Required task: Copy out each line exactly as it appears.

Data excerpt:

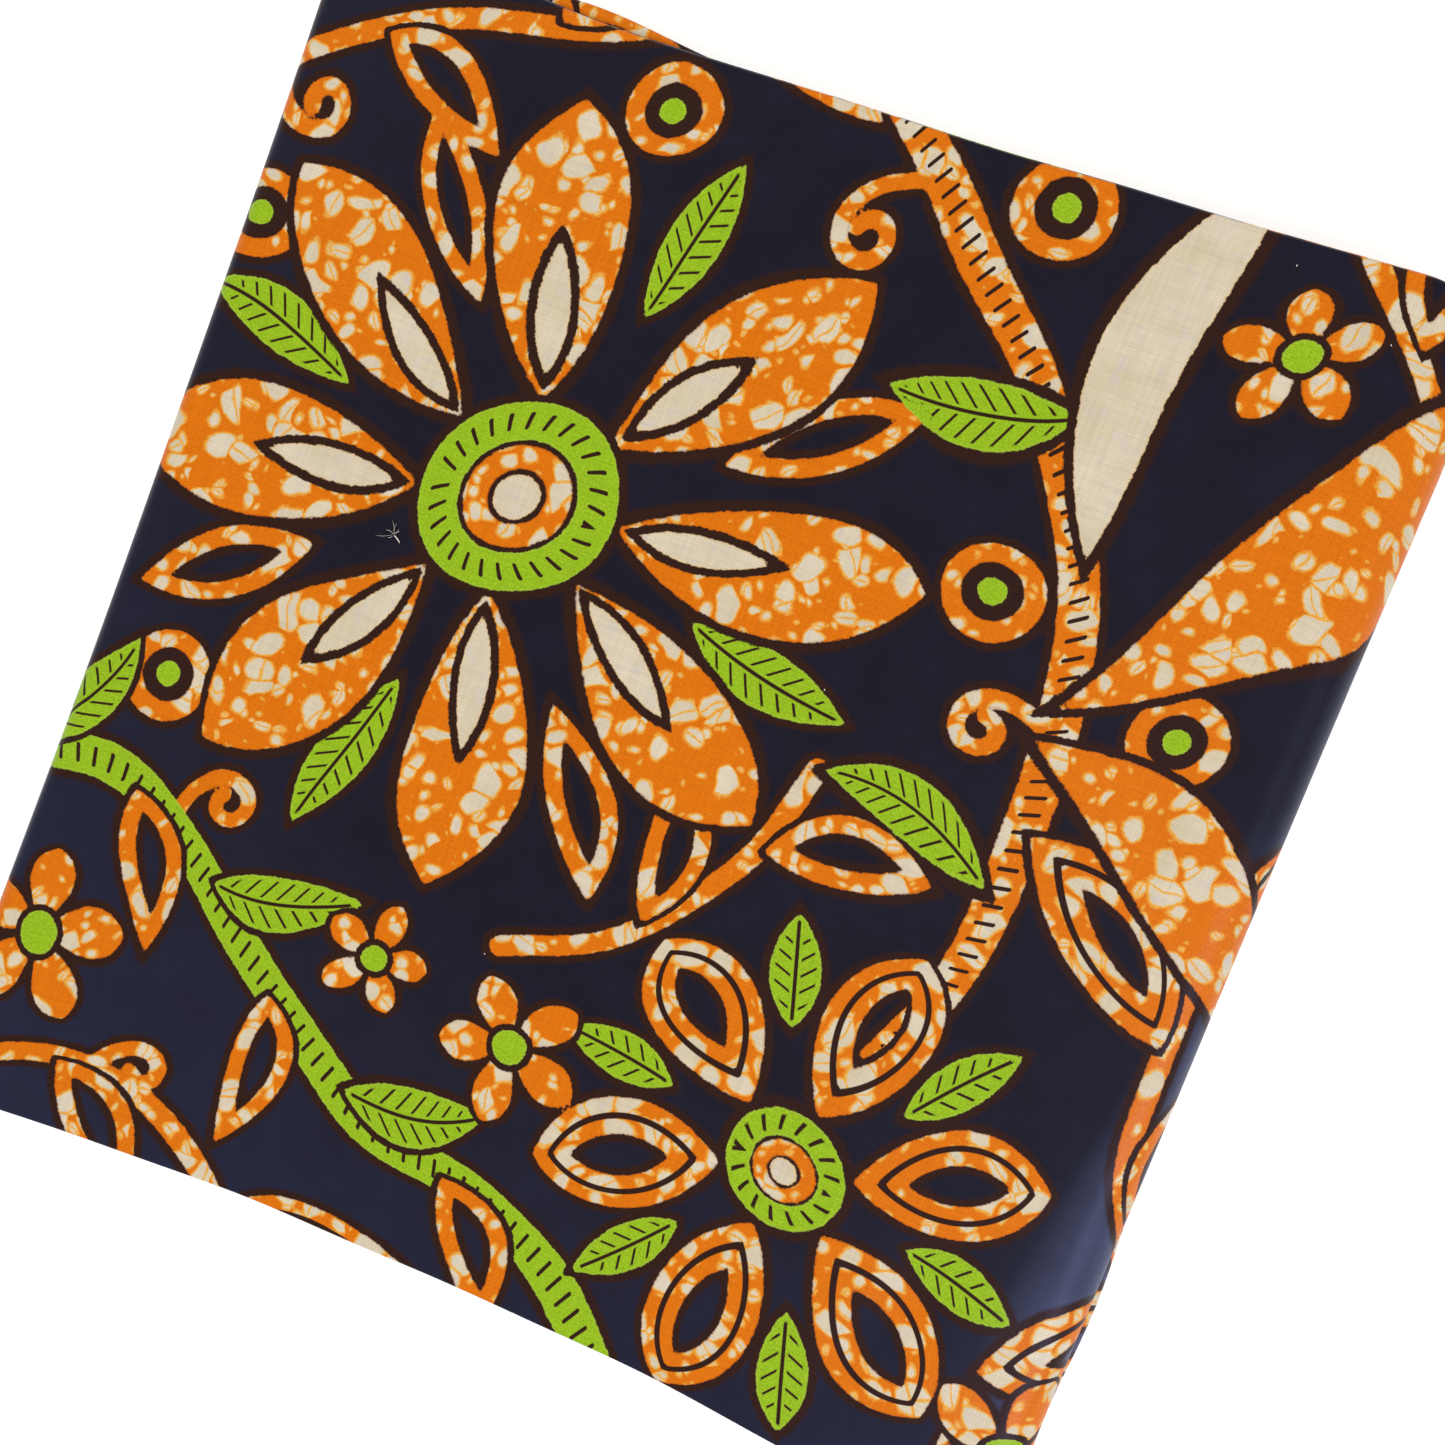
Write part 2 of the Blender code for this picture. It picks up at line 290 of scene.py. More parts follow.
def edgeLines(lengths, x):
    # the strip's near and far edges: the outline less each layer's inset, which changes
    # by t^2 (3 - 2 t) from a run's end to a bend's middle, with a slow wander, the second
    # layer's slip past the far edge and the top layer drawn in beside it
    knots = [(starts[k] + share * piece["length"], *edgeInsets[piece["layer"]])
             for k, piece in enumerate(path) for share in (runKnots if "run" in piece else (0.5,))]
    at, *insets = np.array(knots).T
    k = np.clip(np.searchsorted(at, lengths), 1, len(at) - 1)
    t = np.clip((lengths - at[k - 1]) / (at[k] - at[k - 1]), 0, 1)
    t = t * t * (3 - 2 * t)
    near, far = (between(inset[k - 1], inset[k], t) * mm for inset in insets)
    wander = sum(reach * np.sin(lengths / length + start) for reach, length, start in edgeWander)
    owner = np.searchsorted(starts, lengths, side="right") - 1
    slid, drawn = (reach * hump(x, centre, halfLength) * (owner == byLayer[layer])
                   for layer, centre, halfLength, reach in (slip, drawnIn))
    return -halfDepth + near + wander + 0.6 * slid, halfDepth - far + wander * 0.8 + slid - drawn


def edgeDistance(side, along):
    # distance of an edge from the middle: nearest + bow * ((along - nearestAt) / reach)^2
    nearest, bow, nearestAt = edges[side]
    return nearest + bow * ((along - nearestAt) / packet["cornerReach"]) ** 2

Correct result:
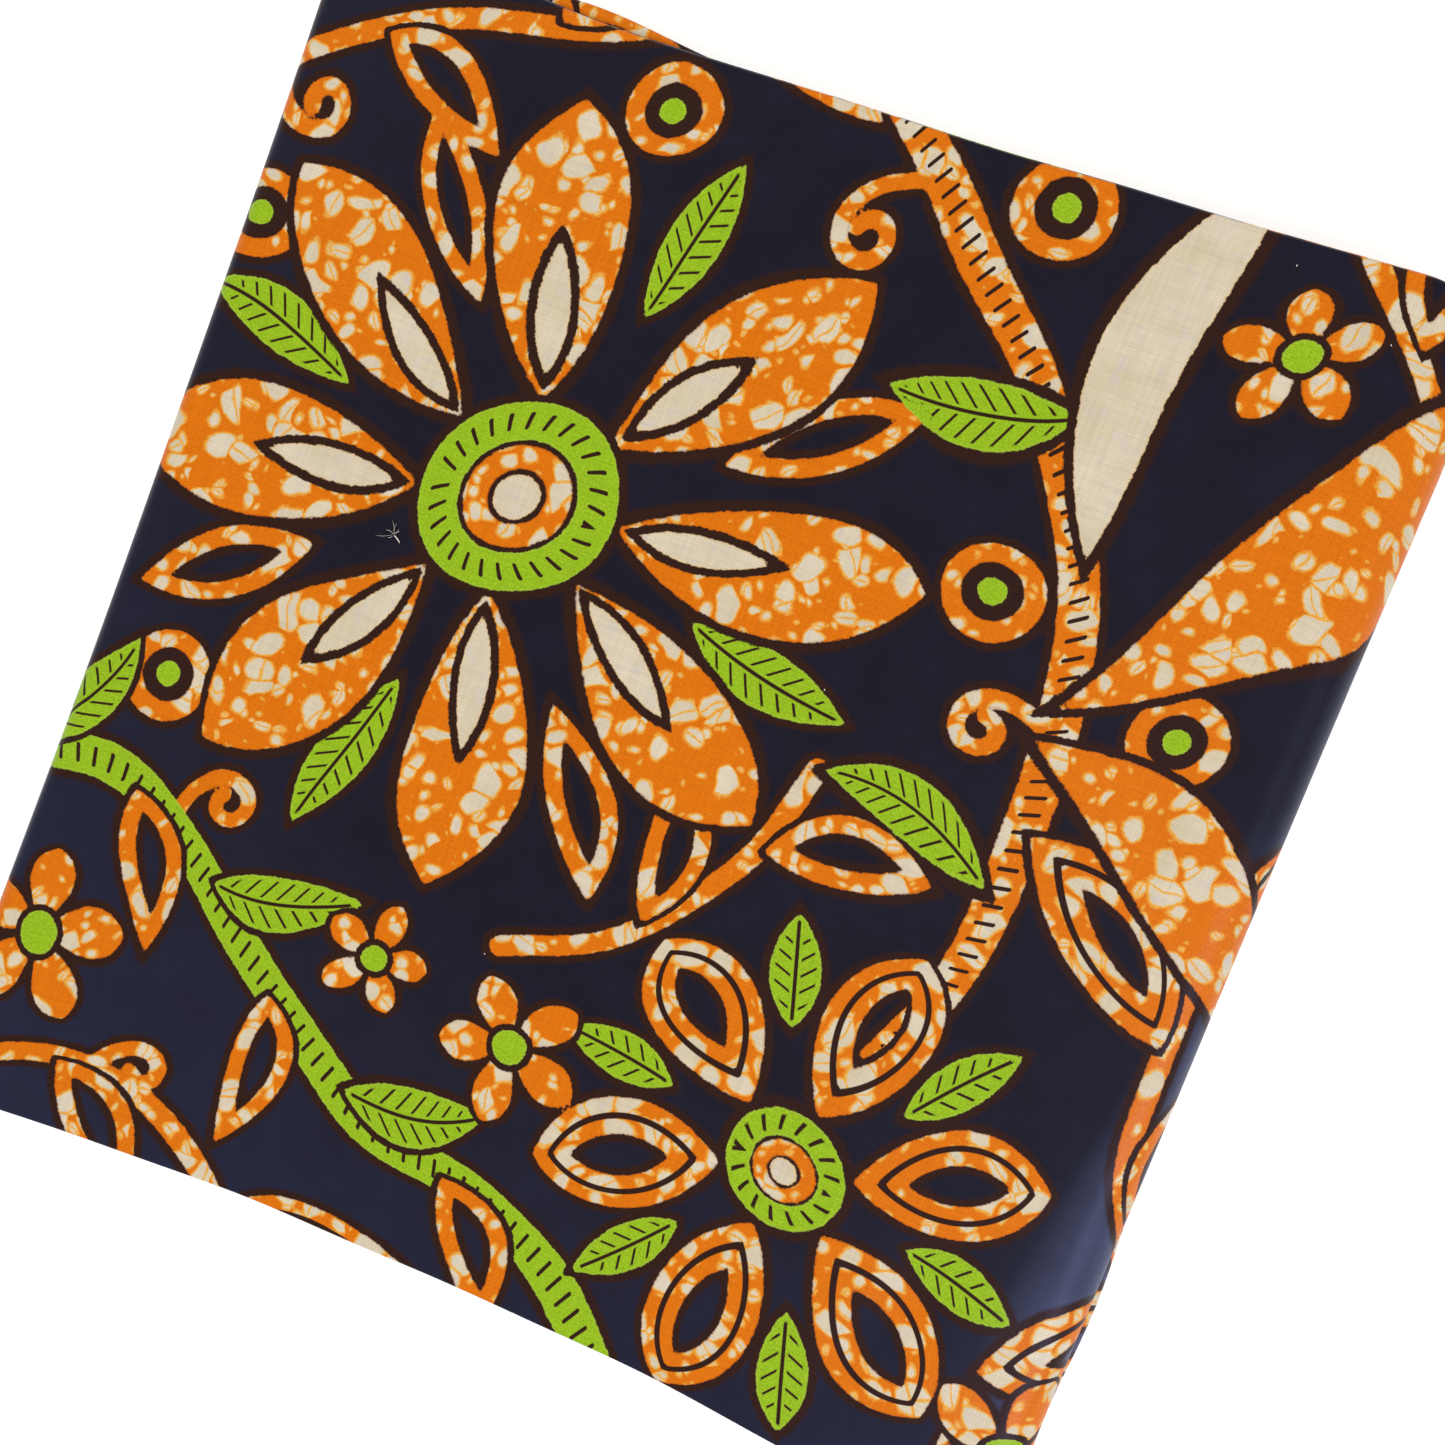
Write part 2 of the Blender code for this picture. It picks up at line 290 of scene.py. More parts follow.
def edgeLines(lengths, x):
    # the strip's near and far edges: the outline less each layer's inset, which changes
    # by t^2 (3 - 2 t) from a run's end to a bend's middle, with a slow wander, the second
    # layer's slip past the far edge and the top layer drawn in beside it
    knots = [(starts[k] + share * piece["length"], *edgeInsets[piece["layer"]])
             for k, piece in enumerate(path) for share in (runKnots if "run" in piece else (0.5,))]
    at, *insets = np.array(knots).T
    k = np.clip(np.searchsorted(at, lengths), 1, len(at) - 1)
    t = np.clip((lengths - at[k - 1]) / (at[k] - at[k - 1]), 0, 1)
    t = t * t * (3 - 2 * t)
    near, far = (between(inset[k - 1], inset[k], t) * mm for inset in insets)
    wander = sum(reach * np.sin(lengths / length + start) for reach, length, start in edgeWander)
    owner = np.searchsorted(starts, lengths, side="right") - 1
    slid, drawn = (reach * hump(x, centre, halfLength) * (owner == byLayer[layer])
                   for layer, centre, halfLength, reach in (slip, drawnIn))
    return -halfDepth + near + wander + 0.6 * slid, halfDepth - far + wander * 0.8 + slid - drawn


def edgeDistance(side, along):
    # distance of an edge from the middle: nearest + bow * ((along - nearestAt) / reach)^2
    nearest, bow, nearestAt = edges[side]
    return nearest + bow * ((along - nearestAt) / packet["cornerReach"]) ** 2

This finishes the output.